The school reserves the right to:


  • screen and search pupils for items prohibited in schools which may cause injury, or offence to themselves or others
  • use reasonable force or make other physical contact. At all times the use of force will be a last resort but may be used in the following types of circumstances (see Section 93 of the Education and Inspections Act 2006):
  • to separate children who are fighting or where safety of other pupils or staff is an issue
  • where there is a risk of significant harm to themselves, others or damage to school property
  • to prevent a child from leaving the classroom/school buildings where allowing the child to leave would risk their safety or lead to behaviour that disrupts the behaviour of others
  • to remove a disruptive child who refuses to leave a room when instructed to do so


Reasonable adjustments will be made for disabled pupils and with Special Educational Needs. Staff are appropriately trained in the use of reasonable force and restraint and all staff are given advice on de-escalation and behaviour management techniques.

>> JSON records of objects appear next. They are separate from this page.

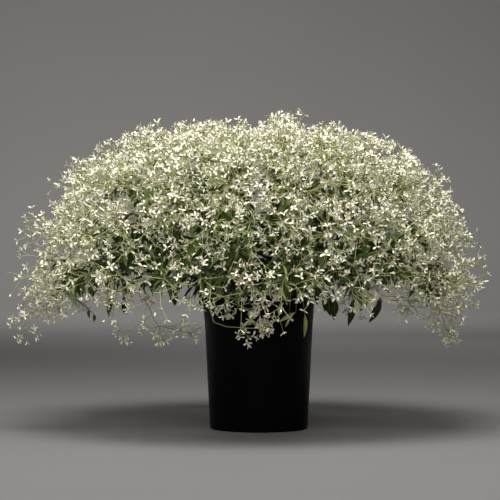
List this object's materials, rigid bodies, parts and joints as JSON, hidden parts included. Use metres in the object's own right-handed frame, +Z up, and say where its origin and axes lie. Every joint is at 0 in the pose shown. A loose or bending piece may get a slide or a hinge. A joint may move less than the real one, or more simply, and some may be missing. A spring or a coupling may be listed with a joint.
{
  "type": "potted euphorbia graminea",
  "caption": "Potted euphorbia graminea: a wide, airy mound of thin forking stems covered in small creamy white bracts, in a plain black nursery pot.",
  "frame": {"origin": "middle of the pot's underside", "axes": "+Z up, +X to the right and -Y towards the viewer as pictured"},
  "size_m": [0.6668, 0.6417, 0.4392],
  "materials": {
    "pot": "moulded black plastic, satin",
    "soil": "loose peat potting mix with pale grains",
    "foliage": "soft green leaves on green to reddish stems",
    "flowers": "creamy white bracts on thin pale green stalks"
  },
  "bodies": {
    "root": {"nursery_pot": "pot", "soil": "soil", "leafy_stem_01": "foliage", "leafy_stem_02": "foliage", "leafy_stem_03": "foliage", "leafy_stem_04": "foliage", "leafy_stem_05": "foliage", "leafy_stem_06": "foliage", "leafy_stem_07": "foliage", "leafy_stem_08": "foliage", "leafy_stem_09": "foliage", "leafy_stem_10": "foliage", "leafy_stem_11": "foliage", "leafy_stem_12": "foliage", "leafy_stem_13": "foliage", "leafy_stem_14": "foliage", "leafy_stem_15": "foliage", "leafy_stem_16": "foliage", "flower_spray_01_a": "flowers", "flower_spray_01_b": "flowers", "flower_spray_02_a": "flowers", "flower_spray_02_b": "flowers", "flower_spray_03_a": "flowers", "flower_spray_03_b": "flowers", "flower_spray_04_a": "flowers", "flower_spray_04_b": "flowers", "flower_spray_05_a": "flowers", "flower_spray_05_b": "flowers", "flower_spray_06_a": "flowers", "flower_spray_06_b": "flowers", "flower_spray_07_a": "flowers", "flower_spray_07_b": "flowers", "flower_spray_08_a": "flowers", "flower_spray_08_b": "flowers", "flower_spray_09_a": "flowers", "flower_spray_09_b": "flowers", "flower_spray_10_a": "flowers", "flower_spray_10_b": "flowers", "flower_spray_11_a": "flowers", "flower_spray_11_b": "flowers", "flower_spray_12_a": "flowers", "flower_spray_12_b": "flowers", "flower_spray_13_a": "flowers", "flower_spray_13_b": "flowers", "flower_spray_14_a": "flowers", "flower_spray_14_b": "flowers", "flower_spray_15_a": "flowers", "flower_spray_15_b": "flowers", "flower_spray_16_a": "flowers", "flower_spray_16_b": "flowers"}
  },
  "joints": []
}
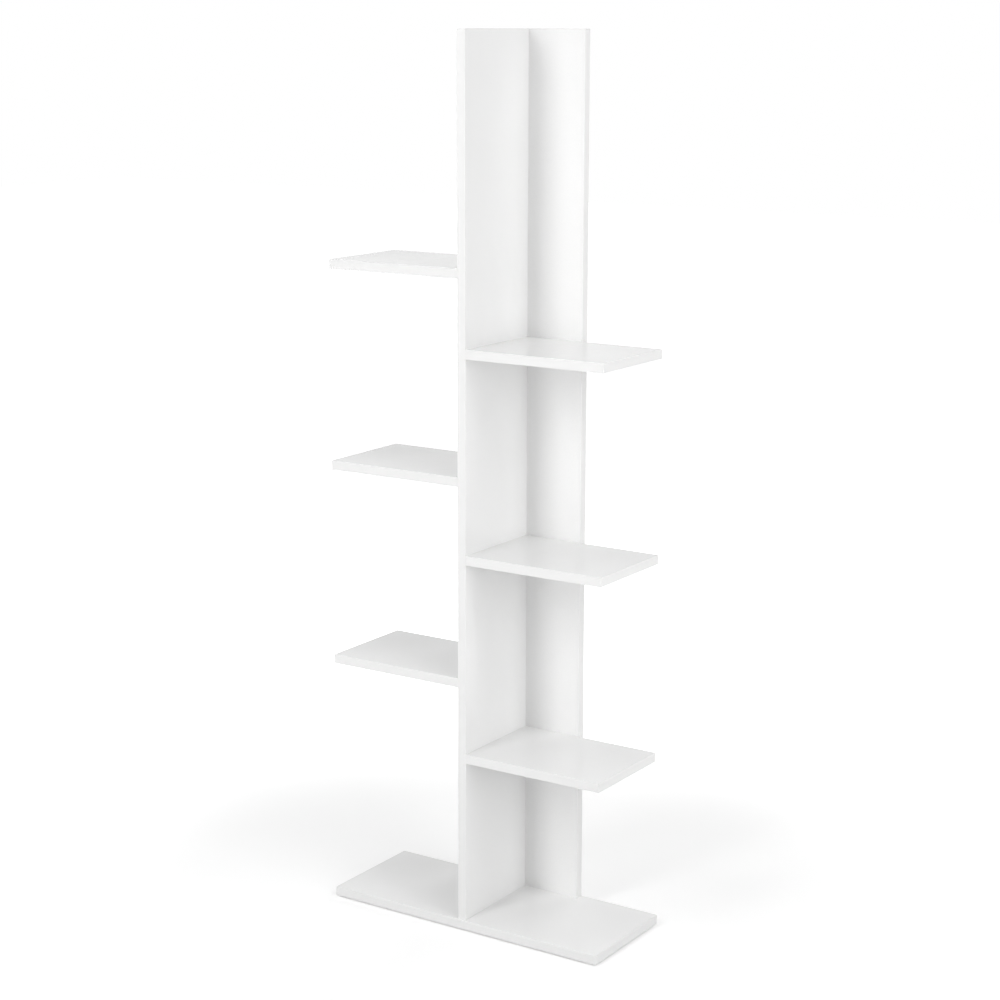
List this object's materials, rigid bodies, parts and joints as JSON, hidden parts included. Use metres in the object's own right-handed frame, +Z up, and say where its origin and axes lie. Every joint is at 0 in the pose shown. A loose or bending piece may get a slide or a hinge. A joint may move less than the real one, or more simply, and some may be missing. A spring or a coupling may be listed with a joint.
{
  "type": "tree bookshelf",
  "caption": "free-standing open bookshelf whose shelves branch right and left by turns off a tall T-shaped trunk of two boards on a flat rectangular base",
  "frame": {"origin": "on the floor, under the middle of the base board", "axes": "X to the right as seen from the front, Y to the back, Z up"},
  "size_m": [0.6, 0.23, 1.69],
  "materials": {
    "white_board": "satin",
    "white_strip": "satin",
    "beech": "matte",
    "steel": "satin",
    "zinc": "matte",
    "glide_plastic": "matte"
  },
  "bodies": {
    "root": {"base_board": "white_board", "upright_board": "white_board", "back_board": "white_board", "right_shelf_lower": "white_board", "left_shelf_lower": "white_board", "right_shelf_middle": "white_board", "left_shelf_middle": "white_board", "right_shelf_upper": "white_board", "left_shelf_upper": "white_board", "base_edging": "white_strip", "upright_edging": "white_strip", "back_edging": "white_strip", "right_shelf_lower_edging": "white_strip", "left_shelf_lower_edging": "white_strip", "right_shelf_middle_edging": "white_strip", "left_shelf_middle_edging": "white_strip", "right_shelf_upper_edging": "white_strip", "left_shelf_upper_edging": "white_strip", "base_screws": "steel", "trunk_screws": "steel", "right_shelf_screws": "steel", "left_shelf_screws": "steel", "right_cam_bolts": "steel", "left_cam_bolts": "steel", "glide_nails": "steel", "base_dowels": "beech", "trunk_dowels": "beech", "right_shelf_dowels": "beech", "left_shelf_dowels": "beech", "right_cam_locks": "zinc", "left_cam_locks": "zinc", "floor_glides": "glide_plastic"}
  },
  "joints": []
}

  • discipline outside the school gates in response to non-criminal bad behaviour and bullying which occurs anywhere off the school premises and which is witnessed by a member of staff or reported to the school. Sanctions in this policy will be applied in response to poor behaviour when the child:
  1.  is taking part in any school-organised or school-related activity, wearing school uniform, or identifiable as a pupil at the school  or could have repercussions for the orderly running of the school;
  2. poses a threat to another pupil or member of the public;
  3. could adversely affect the reputation of the school.

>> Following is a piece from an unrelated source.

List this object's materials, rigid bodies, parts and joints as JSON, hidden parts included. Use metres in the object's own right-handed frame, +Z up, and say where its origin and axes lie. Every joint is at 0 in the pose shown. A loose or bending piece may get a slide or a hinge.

These measures will however only be applied in a lawful way.


Malicious Accusations against staff
Disciplinary action will be taken against anyone who is found to have made malicious accusations against school staff.


Anti-Bullying Policy:


Definition of Bullying
Bullying is not always easy to define. A child may encounter ‘bullyish behaviours’ that are:


  • Physical. Pushing, kicking, hitting, pinching and other forms of violence or threats.
  • Verbal. Name-calling, sarcasm, spreading rumours, persistent teasing.
  • Emotional. Excluding (“sending to Coventry”), tormenting, ridicule, humiliation.


However, bullying is a protracted, concerted targeted attack on an individual.  This can become a sustained, constant variety of behaviours which result in a great amount of unhappiness for the child who is being bullied.

Of course, a bully will often rely on a mix of these techniques, and include other children in the bullying, either as witnesses or active participants. Repeated attacks may escalate in intensity.
Emotional bullying, like ridicule and exclusion, seems to be more common than physical violence and from our experience in school, it can also be the most difficult type of bullying to cope with or prove. New methods have also followed this old problem—texting, cruel photos from a mobile, emails and web-based attacks are increasingly prevalent - this is ‘cyber-bullying.’ 

To respond to this situation, we ask that all children discuss this with their parents and sign our school ICT Code of Conduct policy on entry to the school and do not join Facebook (or any social networking site) until they are at secondary school.  It is against the Terms and Condition of Facebook for children under the age of 13 years or not in secondary school to join and we will monitor this rigorously to ensure the safety of our children.

Children who bully may seem to focus on one presumed characteristic of a child. However, do remember that a child’s alleged “difference” is not really the point of the bullying—bullies are playing with power any way they can. Children who are bright are often bullied, as are children with learning differences; tall children are bullied, as are small ones. Anything goes, but research suggests bullying is often:


  • Racist. Racial taunts, graffiti, gestures.
  • Abuse of the vulnerable. For example, children with physical disabilities, on the autism spectrum, or with special educational needs.  
  • Use of bad language when name calling – this often relates to language that the children hear but very frequently do not know or understand the meaning of the words they use.


Response to Bullying
In response to any bullying claims the following steps will be taken:


  • the Year Leader is instantly involved and depending on the circumstances, the Assistant Headteacher as well.  The incidents will be thoroughly investigated with all parties and witnesses.
  • the child, who has been bullying another, will instantly be placed on the Behaviour Monitoring system at the appropriate level (probably amber or red – depending upon the severity of the incident) and will then be involved in a series of discussions with a range of different staff members.
  • the parents of both children will be informed. The parents of the child committing the bullying will be invited into school to discuss their child’s behaviour, informed of the sanctions and included in all the steps that are being taken to support the improved behaviour of their son/daughter.
  • the child will have the sanctions explained to them as a consequence of their actions. They will also be given support and encouragement to understand their own behaviour and given plenty of opportunity to discuss the right actions that will apologise and work towards a positive response, between the bully and the bullied, to enable a positive outcome for both parties following the situation.
  • After a satisfactory period of time, the situation will be reviewed with the child, staff and parents to ensure that a positive outcome has been achieved


In severe, or persistent cases, the Headteacher will become involved, alongside the Behaviour Support team or a School Counsellor, if appropriate.  Every effort will be made to support the child to integrate into school life in a more positive and well-behaved way but if this does not result in an improvement to the situation then exclusion may follow.

For the child who has been bullied
 All the staff will work alongside the parents to achieve:


  • A safe and happy class and playground for the child to recover their confidence, self-esteem and general well-being
  • A school counsellor will be involved if appropriate  
  • Strategies will be discussed and agreed that ensure the child knows how to respond to future situations that may occur, giving the child strength to be stronger as an outcome of the experience


The over-riding aim of this policy is to promote positive behaviours at all times, through high expectations, clear strategies and guidance that encourage consideration, respect and kindness.  This is particularly appropriate to the Christian ethos of the school, with its strong emphasis on thinking and caring for others.